A non-registered holder of common shares of Canadian Pacific will be entitled to revoke a form of proxy or voting instruction form given to an intermediary at any time by written notice to the intermediary in accordance with the instructions given to the non-registered holder by its intermediary. It should be noted that revocation of proxies or voting instructions by a non-registered holder can take several days or even longer to complete and, accordingly, any such revocation should be completed well in advance of the deadline prescribed in the form of proxy or voting instruction form to ensure it is given effect in respect of the meeting.
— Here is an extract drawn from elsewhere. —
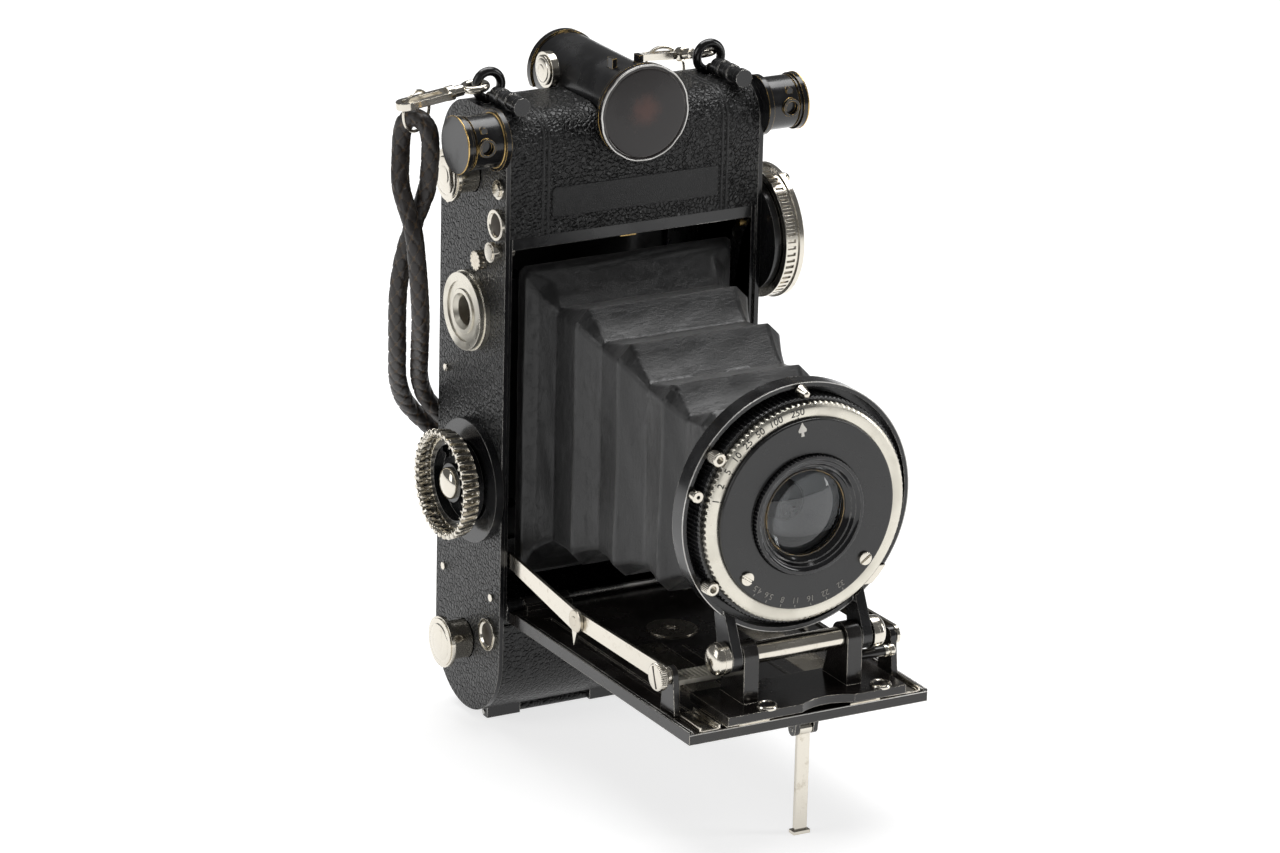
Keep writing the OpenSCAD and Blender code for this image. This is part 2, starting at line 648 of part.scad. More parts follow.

Neither Pershing Square, the Pershing Square Funds, nor any of their managing members, directors or officers, or any associates or affiliates of the foregoing, nor any of Pershing Square’s nominees for the Board of Directors of Canadian Pacific, or their respective associates or affiliates, has: (i) any material interest, direct or indirect, in any transaction since the beginning of Canadian Pacific’s most recently completed financial year or in any proposed transaction that has materially affected or would materially affect Canadian Pacific or any of its subsidiaries; or (ii) any material interest, direct or indirect, by way of beneficial ownership of securities or otherwise, in any matter currently known to be acted on at the upcoming meeting of Canadian Pacific shareholders, other than the election of directors.